### Goal
Copy exactly the lines from the first line of the records below through the line containing "align=(Align.CENTER, Align.CENTER, Align.MIN))", including both, and nothing else.

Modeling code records

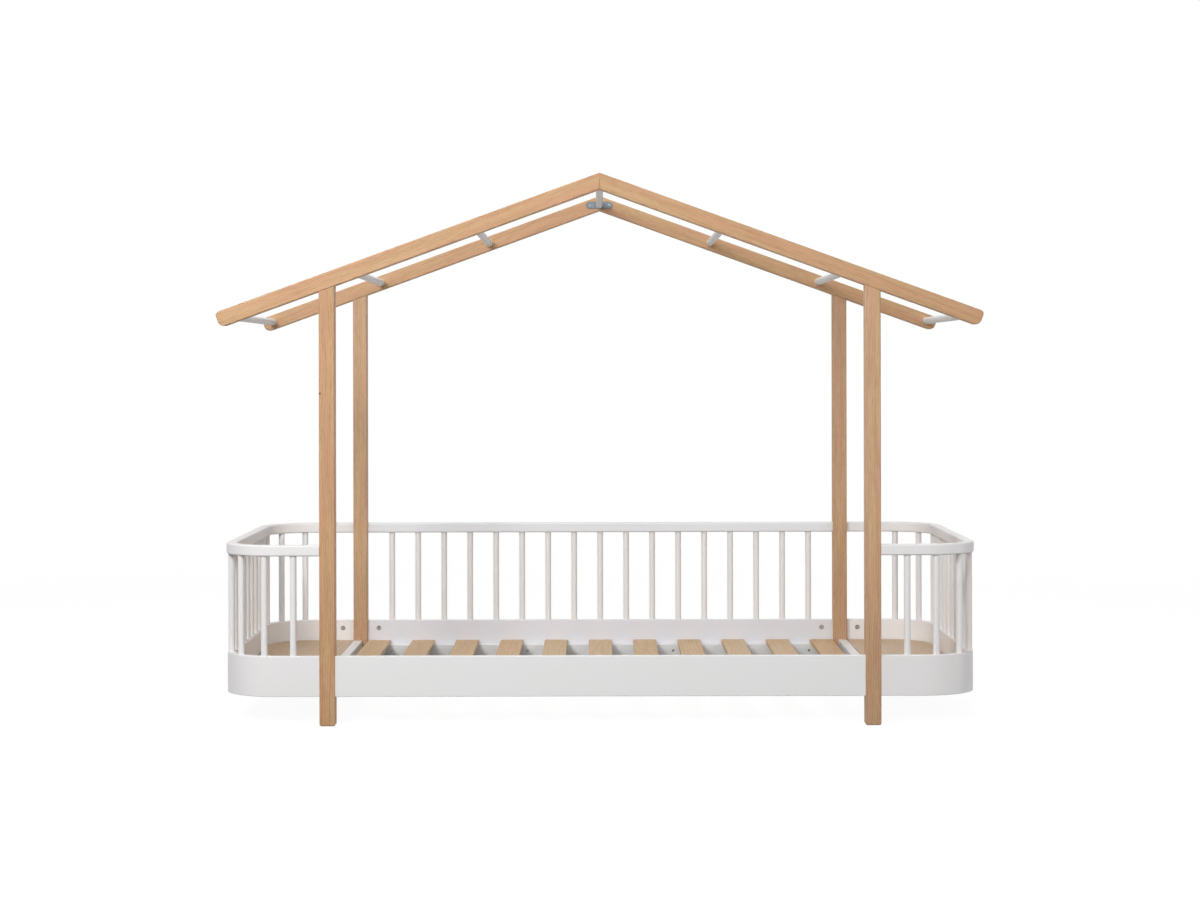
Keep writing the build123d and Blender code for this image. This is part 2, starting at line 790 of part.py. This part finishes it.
def bolt_shank(start, direction, length):
    """Plain shank of a cam bolt."""
    with Locations(Plane(start, z_dir=direction)):
        Cylinder(bolt_diameter / 2, length, align=(Align.CENTER, Align.CENTER, Align.MIN))


shank_inset = cam_inset - cam_diameter / 2
with BuildPart() as through_bolts:
    for z in (board_bolt_z, rail_bolt_z):
        inner_cam = Vector(post_inner_x - cam_inset, line_half_width, z)
        outer_cam = Vector(post_outer_x + cam_inset, line_half_width, z)
        bolt_end(inner_cam, towards_end)
        bolt_end(outer_cam, towards_middle)
        shank_start = Vector(post_inner_x - shank_inset, line_half_width, z)
        bolt_shank(shank_start, towards_end, post_size + 2 * shank_inset)
        if z == board_bolt_z:
            mirror(about=Plane.XZ)
    mirror(about=Plane.YZ)

keep(through_bolts, "through_bolts")

with BuildPart() as post_bolts:
    rail_cam = Vector(post_outer_x + cam_inset, -line_half_width, rail_bolt_z)
    bolt_end(rail_cam, towards_middle)
    shank_start = Vector(post_outer_x + shank_inset, -line_half_width, rail_bolt_z)
    bolt_shank(shank_start, towards_middle, shank_inset + post_bolt_depth)
    for side in (-1, 1):
        towards_post = towards_inside * -side
        bar_cam = Vector(crossbar_middle_x, side * crossbar_cam_point.Y, crossbar_bolt_z)
        bolt_end(bar_cam, towards_post)
        shank_start = bar_cam + towards_post * (cam_diameter / 2)
        bolt_shank(shank_start, towards_post, shank_inset + post_bolt_depth)
    mirror(about=Plane.YZ)

keep(post_bolts, "post_bolts")


def dowel(seam, direction, length):
    """Wooden dowel, half of it on each side of a seam."""
    with Locations(Plane(seam, z_dir=direction)):
        Cylinder(dowel_diameter / 2, length)


with BuildPart() as frame_dowels:
    for face_x in (post_inner_x, post_outer_x):
        dowel(Vector(face_x, line_half_width, board_dowel_z), towards_end, dowel_length)
    dowel(Vector(post_outer_x, line_half_width, rail_dowel_z), towards_end, dowel_length)
    bar_seam = Vector(crossbar_middle_x, post_inner_y, crossbar_dowel_z)
    dowel(bar_seam, towards_inside, dowel_length)
    mirror(about=Plane.XZ)
    dowel(Vector(post_inner_x, line_half_width, rail_dowel_z), towards_end, dowel_length)
    mirror(about=Plane.YZ)

keep(frame_dowels, "frame_dowels")

with BuildPart() as roof_dowels:
    dowel(roof_dowel_seat, roof_normal, roof_dowel_length)
    mirror(about=Plane.YZ)
    for z in mitre_dowel_heights:
        seam = Vector(0, post_middle_y + roof_dowel_offset, z)
        dowel(seam, towards_end, roof_dowel_length)
    mirror(about=Plane.XZ)

keep(roof_dowels, "roof_dowels")

with BuildPart() as roof_bolts:
    head_seat = roof_seat + roof_normal * (beam_height - roof_bolt_sink)
    with Locations(Plane(head_seat, z_dir=roof_normal)):
        Cylinder(
            roof_bolt_head_diameter / 2,
            roof_bolt_head_height,
            align=(Align.CENTER, Align.CENTER, Align.MIN),
        )
        Cylinder(
            roof_bolt_diameter / 2,
            beam_height - roof_bolt_sink + roof_bolt_in_post,
            align=(Align.CENTER, Align.CENTER, Align.MAX),
        )
    with BuildSketch(Plane(head_seat + roof_normal * roof_bolt_head_height, z_dir=roof_normal)):
        RegularPolygon(roof_bolt_key / 2, 6, major_radius=False)
    extrude(amount=-roof_bolt_key_depth, mode=Mode.SUBTRACT)
    mirror(about=Plane.YZ)
    mirror(about=Plane.XZ)

keep(roof_bolts, "roof_bolts")

with BuildPart() as roof_nuts:
    with Locations(Plane(roof_seat, z_dir=roof_normal)):
        Cylinder(nut_diameter / 2, nut_length, align=(Align.CENTER, Align.CENTER, Align.MAX))
        Hole(radius=roof_bolt_diameter / 2 + fit, depth=nut_length)
    mirror(about=Plane.YZ)
    mirror(about=Plane.XZ)

keep(roof_nuts, "roof_nuts")
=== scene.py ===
"""The looks of the canopy bed: materials, floor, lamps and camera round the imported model."""
import math
import random

import bpy
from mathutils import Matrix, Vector


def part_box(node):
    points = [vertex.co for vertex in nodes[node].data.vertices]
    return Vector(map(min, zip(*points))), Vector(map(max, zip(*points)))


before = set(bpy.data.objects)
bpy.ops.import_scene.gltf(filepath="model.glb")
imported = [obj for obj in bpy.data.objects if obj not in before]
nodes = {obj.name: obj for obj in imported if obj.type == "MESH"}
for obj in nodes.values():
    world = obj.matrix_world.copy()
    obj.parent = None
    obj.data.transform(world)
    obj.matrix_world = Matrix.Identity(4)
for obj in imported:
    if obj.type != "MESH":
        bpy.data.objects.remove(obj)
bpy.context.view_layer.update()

# Lengths are in metres. +X is to the right in the photograph, -Y is the open front, +Z is up.

ROOF_SLOPE = math.atan2(
    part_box("roof_beam_front_left")[1].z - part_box("roof_beam_front_left")[0].z,
    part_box("roof_beam_front_left")[1].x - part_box("roof_beam_front_left")[0].x,
)


# Node helpers

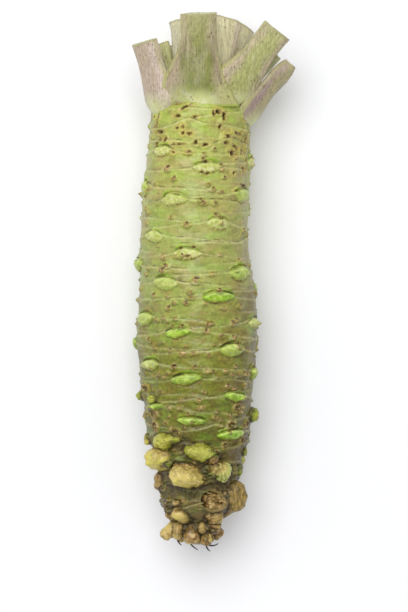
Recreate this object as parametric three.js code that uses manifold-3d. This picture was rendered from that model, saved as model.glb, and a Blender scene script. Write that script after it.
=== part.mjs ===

### Worked answer
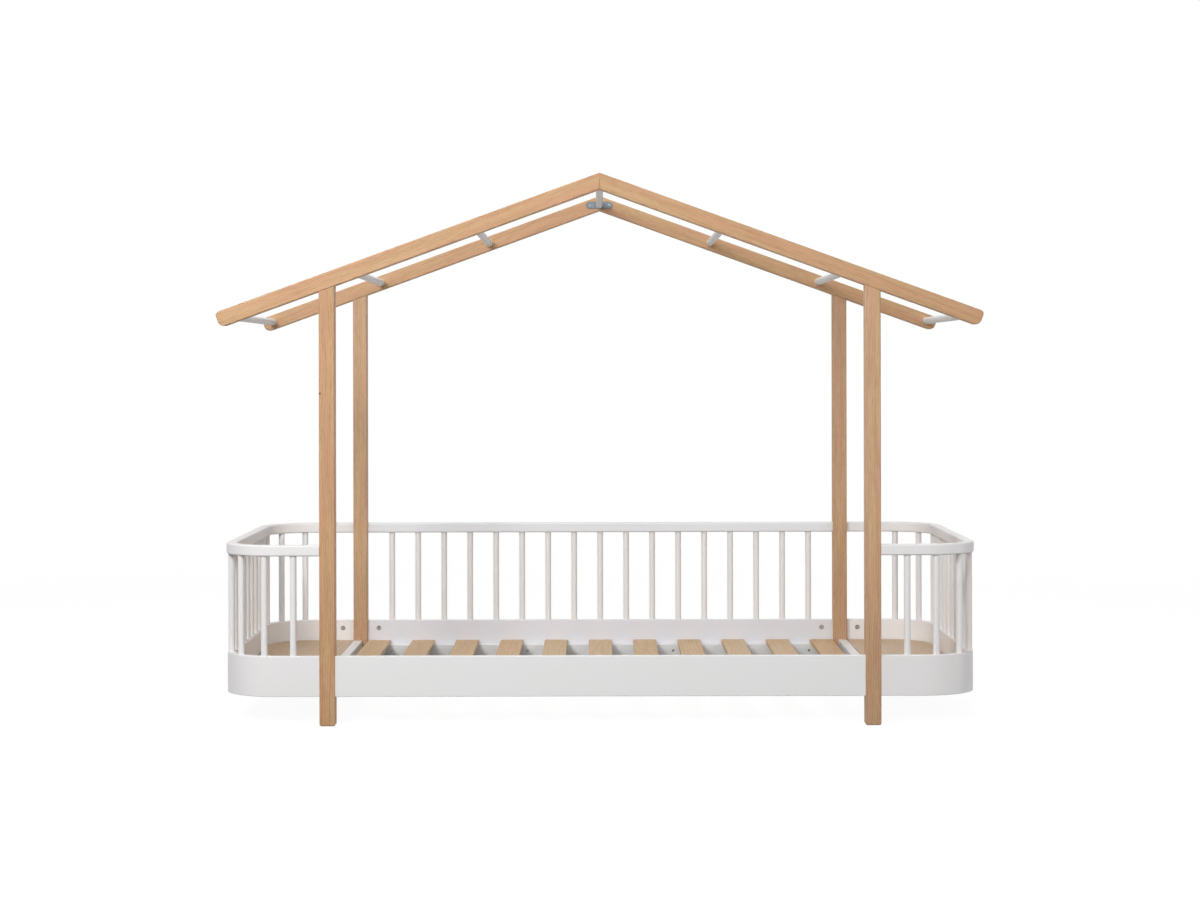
Keep writing the build123d and Blender code for this image. This is part 2, starting at line 790 of part.py. This part finishes it.
def bolt_shank(start, direction, length):
    """Plain shank of a cam bolt."""
    with Locations(Plane(start, z_dir=direction)):
        Cylinder(bolt_diameter / 2, length, align=(Align.CENTER, Align.CENTER, Align.MIN))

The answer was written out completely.